I have no explicit interest in criticality as a primary goal in art. I think this is better served in other forms, like writing a book or public speaking. Art’s enduring radical potential, which has never gone away, is its capacity to portal you beyond yourself, expose you to new compositions of feelings, to confound you, to seduce you into seeing fertile perspectives that your pedestrian identity would not normally grant. When I look at art, I want to feel confusion and contradictory emotions, held together by its own energy. I want to see evidence of the artist obsessively trying to work out an inner argument with themselves, an argument whose answer is not already known to them in advance of making. To make something whose purpose is already known in advance, and which explores only the perspective of its predesign, is less art and more an exercise in propaganda (even if used to address an injustice). I fear that art dealing solely about issues of representation cannot escape becoming merely this. Aliveness is one paradigm to move around it all and tap into the energy and complexity present in life itself.

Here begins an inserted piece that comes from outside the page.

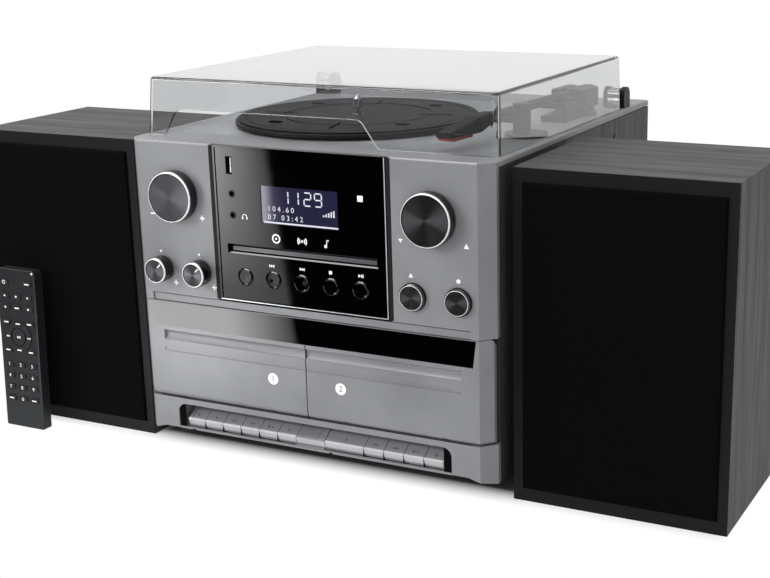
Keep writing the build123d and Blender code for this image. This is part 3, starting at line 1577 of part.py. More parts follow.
# Speaker drivers: flange on the baffle, cone with dust cap, basket and magnet.
driver_front = grille_back - driver_flange
with BuildPart() as speaker_drivers:
    for side in (-1, 1):
        add(turned(
            [(0, grille_back + cone_depth - cap_rise),
             (cap_radius - 4, grille_back + cone_depth - cap_rise + 2),
             (cap_radius, grille_back + cone_depth),
             (driver_hole - 6, driver_front + 1), (driver_hole - 2, driver_front),
             (driver_radius, driver_front), (driver_radius, grille_back),
             (driver_hole - 1, grille_back), (driver_hole - 3, grille_back + 4),
             (basket_foot, grille_back + basket_depth), (magnet_radius, grille_back + basket_depth),
             (magnet_radius, grille_back + driver_depth),
             (0, grille_back + driver_depth)],
            side * speaker_middle, driver_z,
        ))
speaker_drivers.part.label = "speaker_drivers"
export_step(speaker_drivers.part, "parts/speaker_drivers.step")

# Speaker grilles: cloth covered frames, hollow behind so that they clear the driver.
with BuildPart() as speaker_grilles:
    with BuildSketch(front_plane(grille_back)):
        with Locations((-speaker_middle, speaker_height / 2), (speaker_middle, speaker_height / 2)):
            Rectangle(grille_width, grille_height)
    extrude(amount=grille_thickness)
    fillet(speaker_grilles.edges().group_by(Axis.Y)[0], grille_round)
    with BuildSketch(front_plane(grille_back)):
        with Locations((-speaker_middle, speaker_height / 2), (speaker_middle, speaker_height / 2)):
            Rectangle(grille_width - 2 * grille_border, grille_height - 2 * grille_border)
    extrude(amount=grille_pocket, mode=Mode.SUBTRACT)
speaker_grilles.part.label = "speaker_grilles"
export_step(speaker_grilles.part, "parts/speaker_grilles.step")

# ---------------------------------------------------------------- remote control
lean = math.radians(remote_lean)
remote_out = Vector(0, -math.cos(lean), math.sin(lean))
remote_face = Plane(
    origin=(remote_x, front_y - front_reach, 0), x_dir=(1, 0, 0), z_dir=remote_out
)

# Remote case: slim bar with rounded edges, cut level at the foot so that it stands.
with BuildPart() as remote_case:
    with BuildSketch(remote_face):
        with Locations((0, remote_height / 2 - 1)):
            RectangleRounded(remote_width, remote_height + 2, remote_round)
    extrude(amount=-remote_thickness)
    fillet(remote_case.edges().group_by(Axis.Y)[0], remote_edge_round)
    block(
        (remote_x - remote_width, remote_x + remote_width),
        (-front_reach - remote_width, remote_width), (-remote_width, 0), mode=Mode.SUBTRACT,
    )
remote_case.part.label = "remote_case"
export_step(remote_case.part, "parts/remote_case.step")

# Remote keypad: three columns of rubber keys and a ring of direction keys round a centre key.
with BuildPart() as remote_keypad:
    for row in remote_rows_above + remote_rows_below:
        with BuildSketch(remote_face):
            with Locations((0, row)):
                with GridLocations(remote_key_pitch, 0, 3, 1):
                    RectangleRounded(remote_key_width, remote_key_height, 1)
        extrude(amount=remote_key_rise)
    with BuildSketch(remote_face):
        with Locations((0, remote_ring_z)):
            Circle(remote_ring_radius)
            Circle(remote_ring_radius - remote_ring_width, mode=Mode.SUBTRACT)
            Circle(remote_ring_radius - remote_ring_width - remote_ring_gap)
    extrude(amount=remote_key_rise)
    with BuildSketch(remote_face):
        with Locations((0, remote_top_row)):
            with GridLocations(2 * remote_key_pitch, 0, 2, 1):
                RectangleRounded(remote_key_width, remote_key_height, 1)
        for row in remote_corner_rows:
            with Locations((0, row)):
                with GridLocations(2 * remote_key_pitch, 0, 2, 1):
                    RectangleRounded(remote_key_width, remote_key_height, 1)
        with Locations((0, remote_ring_z)):
            Circle(remote_ring_radius + remote_ring_gap, mode=Mode.SUBTRACT)
    extrude(amount=remote_key_rise)
remote_keypad.part.label = "remote_keypad"
export_step(remote_keypad.part, "parts/remote_keypad.step")
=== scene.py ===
import math

import bmesh
import bpy
from mathutils import Matrix, Vector


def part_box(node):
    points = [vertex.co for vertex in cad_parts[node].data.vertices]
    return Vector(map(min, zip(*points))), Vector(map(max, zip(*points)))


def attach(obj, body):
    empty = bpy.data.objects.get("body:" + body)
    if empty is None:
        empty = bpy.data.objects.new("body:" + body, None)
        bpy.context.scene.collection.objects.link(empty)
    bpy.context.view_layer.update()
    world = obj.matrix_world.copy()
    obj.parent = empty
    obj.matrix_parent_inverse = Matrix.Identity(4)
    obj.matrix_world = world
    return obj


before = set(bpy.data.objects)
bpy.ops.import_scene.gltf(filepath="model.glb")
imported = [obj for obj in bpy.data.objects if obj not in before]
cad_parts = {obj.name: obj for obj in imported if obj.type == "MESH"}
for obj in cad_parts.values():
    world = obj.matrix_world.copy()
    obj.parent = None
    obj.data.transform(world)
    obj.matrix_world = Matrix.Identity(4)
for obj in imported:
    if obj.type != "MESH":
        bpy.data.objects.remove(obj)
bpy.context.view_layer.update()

front_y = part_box("front_panel")[0].y

# -------- front mouldings
# Injection moulded ABS, sprayed with a grey metallic lacquer: a fine flake, a soft sheen and a
# slightly pebbled skin. The upper front, the cassette doors and the key surround share it.


def linear(colour):
    """sRGB hex text to a linear colour with alpha."""
    parts = [int(colour[i:i + 2], 16) / 255 for i in (1, 3, 5)]
    return [c / 12.92 if c <= 0.04045 else ((c + 0.055) / 1.055) ** 2.4 for c in parts] + [1.0]


def new_material(name):
    """Material of this name with an empty node tree."""
    material = bpy.data.materials.new(name)
    material.use_nodes = True
    material.node_tree.nodes.clear()
    return material


def add_node(owner, kind, inputs=None, **settings):
    """Add a shader node with its settings; an input is given a value or linked to another node."""
    made = owner.node_tree.nodes.new(kind)
    for name, value in settings.items():
        setattr(made, name, value)
    for name, value in (inputs or {}).items():
        if isinstance(value, bpy.types.Node):
            value = next(socket for socket in value.outputs if socket.enabled)
        if isinstance(value, bpy.types.NodeSocket):
            owner.node_tree.links.new(value, made.inputs[name])
        else:
            made.inputs[name].default_value = value
    return made


def dress(material, *nodes):
    """Give CAD nodes this finish."""
    for name in nodes:
        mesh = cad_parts[name].data
        mesh.materials.clear()
        mesh.materials.append(material)


def metallic_lacquer(name, dark, light, specular, painted_shade_from=9.0):
    """Flake between two greys, with painted shade behind painted_shade_from, a Y in metres: one flat
    darker grey there. Real flake is far finer; it is drawn 0.4 mm wide so that it shows."""
    material = new_material(name)
    place = add_node(material, "ShaderNodeTexCoord").outputs["Object"]
    flake = add_node(material, "ShaderNodeTexVoronoi", {"Vector": place, "Scale": 2500})
    cloud = add_node(material, "ShaderNodeTexNoise", {"Vector": place, "Scale": 14, "Detail": 3.0})
    skin = add_node(material, "ShaderNodeTexNoise", {"Vector": place, "Scale": 900, "Detail": 2.0})
    mixed = add_node(
        material, "ShaderNodeMath", {0: flake, 1: 0.35, 2: cloud}, operation="MULTIPLY_ADD"
    )
    shade = add_node(material, "ShaderNodeMapRange", {0: mixed, 1: 0.35, 2: 0.95})
    tone = add_node(
        material, "ShaderNodeMix", {0: shade, 6: linear(dark), 7: linear(light)}, data_type="RGBA"
    )
    axes = add_node(material, "ShaderNodeSeparateXYZ", {"Vector": place})
    # Painted shade: behind painted_shade_from the flake gives way to one flat darker grey.
    recess = add_node(
        material, "ShaderNodeMath", {0: axes.outputs["Y"], 1: painted_shade_from}, operation="GREATER_THAN"
    )
    colour = add_node(
        material, "ShaderNodeMix", {0: recess, 6: tone, 7: linear("#858689")}, data_type="RGBA"
    )
    rough = add_node(material, "ShaderNodeMapRange", {0: skin, 1: 0.3, 2: 0.7, 3: 0.33, 4: 0.45})
    pebble = add_node(material, "ShaderNodeBump", {"Height": skin, "Distance": 0.00001})
    shader = add_node(material, "ShaderNodeBsdfPrincipled", {
        "Base Color": colour, "Roughness": rough, "Normal": pebble, "Metallic": 0.05, "IOR": 1.5,
        "Specular IOR Level": specular,
    })
    add_node(material, "ShaderNodeOutputMaterial", {"Surface": shader})
    return material


front_lacquer = metallic_lacquer("grey_metallic_lacquer", "#717275", "#8a8b8e", 0.42)
dress(front_lacquer, "front_panel", "key_surround", "left_door", "right_door")

# -------- printed marks on the front
# White pad printing, a film of ink without gloss: plus, minus and arrow marks by the knobs, and
# a numbered disc on each cassette door. Any wording is left off.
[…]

Also, my hope in making simulations is to actually create a relationship to complexity (to its layers of interacting systems), where previously the idea of complexity was only a subject of mental thought or musing. When I look at a tide pool filled with a world of alien creatures, or when I played SimCity as a kid, I felt I had a portal into a complex space, one that gave enough pleasure to lead me to want to learn and play with systems more. I try to recreate this feeling in the simulations. The interesting feature of complex systems is that they can get sick, and they can propagate a surprising disruption throughout itself, and mutate anew from that disruption, cannibalizing aspects of itself. Simple things either just work or break. Complex things have entire life phases. I believe a culture that has an active relationship to complexity, rather than one that tries to mask complexity in order to reduce cognitive load, can better foster people who are able to maintain agency despite indeterminacy. Portals such as narrative or interactive simulation or care for living creatures are ways to seduce the mind into engaging with complexity.

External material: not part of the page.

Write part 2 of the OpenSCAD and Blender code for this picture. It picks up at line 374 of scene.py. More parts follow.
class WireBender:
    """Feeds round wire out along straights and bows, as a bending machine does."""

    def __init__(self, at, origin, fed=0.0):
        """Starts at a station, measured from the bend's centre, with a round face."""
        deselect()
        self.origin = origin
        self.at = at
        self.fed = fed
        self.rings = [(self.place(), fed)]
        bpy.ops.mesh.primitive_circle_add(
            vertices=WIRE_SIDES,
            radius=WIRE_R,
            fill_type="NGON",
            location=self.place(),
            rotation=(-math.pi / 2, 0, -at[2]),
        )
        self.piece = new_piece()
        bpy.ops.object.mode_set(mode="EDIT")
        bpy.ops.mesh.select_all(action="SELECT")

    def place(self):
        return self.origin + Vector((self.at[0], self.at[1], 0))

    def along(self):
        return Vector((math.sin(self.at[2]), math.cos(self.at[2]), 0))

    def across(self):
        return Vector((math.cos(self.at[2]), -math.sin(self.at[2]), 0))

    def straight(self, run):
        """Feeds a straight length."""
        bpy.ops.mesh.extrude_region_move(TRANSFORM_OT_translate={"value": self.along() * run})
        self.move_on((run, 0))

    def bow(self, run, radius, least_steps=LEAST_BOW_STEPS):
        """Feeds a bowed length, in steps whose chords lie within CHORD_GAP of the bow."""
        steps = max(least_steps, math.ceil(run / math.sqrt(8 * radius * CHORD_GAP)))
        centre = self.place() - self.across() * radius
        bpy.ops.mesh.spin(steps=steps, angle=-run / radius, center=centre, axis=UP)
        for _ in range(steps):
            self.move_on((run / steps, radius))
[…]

GB: AI comes with its own theological load, maybe even its own concept of the sublime: its intervention in the broad realm of cultural industries is articulated to the production of aesthetic horizons linked to overpowering and ‘dwarfing’ confrontations with technology, to fleeting epiphanies about the inaccessibility of history, or to the knowledge of a world capitalism that fundamentally exceeds our current perceptual and cognitive abilities to capture it. Sianne Ngai5 has addressed this recently by tracing the history of the aesthetic categories that speak to the most significant objects and socially binding activities of late capitalist life. What aesthetic categories do you aim to mobilize or make space for in your art practice to critically address the ways in which AI imprints and registers our contemporary political imaginary?

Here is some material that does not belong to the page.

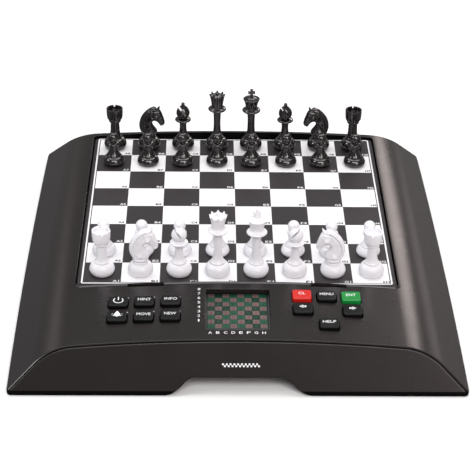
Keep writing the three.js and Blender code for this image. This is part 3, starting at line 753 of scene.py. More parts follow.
def build_door():
    door = slab("battery_door_panel", box_growing(DOOR_LOW, DOOR_HIGH, 1.2), DOOR_LOW.z, DOOR_HIGH.z, 0.25)
    cutters = []
    for i in range(5):
        y = DOOR_LOW.y + 4.0 + GRIP_PITCH * i
        width = GRIP_WIDTH - GRIP_TAPER * i
        cutters.append(raised("grip", centred_outline(0, y, width, 0.9, 0.4), 0, DOOR_LOW.z + 0.5))
    combine(door, "DIFFERENCE", *cutters)
    even_normals(door)
    place(door, "battery_door", "base", "battery_door", material=BASE_PLASTIC)


def build_feet():
    for name in FEET:
        low, high = box_mm(name)
        x, y, _ = (low + high) / 2
        foot = cylinder(f"{name}_pad", x, y, (high.x - low.x) / 2, low.z, high.z, 0.35)
        place(foot, "housing", "foot_rubber", name, material=RUBBER)


# ---- Parts inside ----
def build_insides():
    """The CAD forms of the flat parts inside serve as they are, with their own materials."""
    looks = {
        "sensor_membrane": FILM,
        "main_circuit_board": CIRCUIT,
        "keypad_left": SILICONE,
        "keypad_right": SILICONE,
    }
    for node, material in looks.items():
        mesh = bpy.data.objects[node].data
        mesh.materials.clear()
        mesh.materials.append(material)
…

HS: I try not to mobilize anything; it sounds a bit threatening. Right now, Artificial Stupidity in form of bots and forms and dysfunctional automation is the real existing version of AI just like the real existing Soviet bloc was the real existing form of communism. AS is bleak, silly and maddening; it is also socially dangerous, as it eliminates jobs and sustenance. But it is also AR (Actual Reality) instead of some sugarcoated investor utopia. I am focusing on this for now.
IC: My feeling is AI needs to be understood and played with in order to develop art around it. AI is an emerging technology, therefore the culture around AI will change and mutate in the coming decades. Art is in a position to explore our relationship to AI if it can get past its preconceptions of AI. I think at the heart of the cartoonish AI existential fear is an indistinction between instrumental and appreciative views of AI.
The popular projection of AI, as a potential Terminator paperclip maximizing monster, is a very instrumental projection. This view is of course a possible reality if and only if we develop AI that is purely functional and mission-inflexible regardless of context. Type A AI. Finite game AI. This kind of AI is also easier to program at a technical level, so it is easier to imagine right now. This is also more a reflection of our own instrumentalizing mentality and attitude toward work: get things done, hit your goals effectively, win win win. It makes sense that if we are always hallucinating a future in which AI is tasked to do the tedious or functional work for us, we will in turn fear that AI will become the ultimate ruthless work soldier, then boss, then dictator, trying to hit its legible goals in a contextual void, ignoring other sentient beings.
But I think things will be different. As we get closer to developing AI that is actually sentient, the idea that AI is used only for maximizing work missions will be as ridiculous as dogs trained and used solely for farm security. The road to artificial sentience, AGI, will require an appreciative (not just instrumental) perspective toward the very idea of intelligence. What if, for example, we redefine sentience as an agent who obsessively attempts to make sense of its world (from infancy onward), and attempts to hold together its new experiences in unity with its prior understanding of the world. We would have to say a machine that is made to do this, this constant sense-making of its experiences, deserves the status of sentience. In the human world, a person who obsessively attempts to make sense of the world, for the sake of it, is what we call a thinker. A future populated by AI thinkers is one I would be interested in living in. A more existentially threatening (but interesting) possibility than Terminator might be: what if the community of AI thinkers simply become bored of us, our human limits and foibles being insufficient to the ocean of alien AI thoughts, and move away to Neptune to thrive on their own. We would find ourselves occupying the status of lost parents who have been abandoned by their children. Meanwhile, the universe would be replete with sentient starships roaming for their own pleasure. In Iain M. Bank’s culture series,6 AI starships have full-on personalities. There is a starship who wants to collect rare rocks because it can. This appreciative projection of AI is not a happier future, but it is a more interesting one. And interesting futures are the ones that keep us going and dreaming and problematizing because we care to live in them.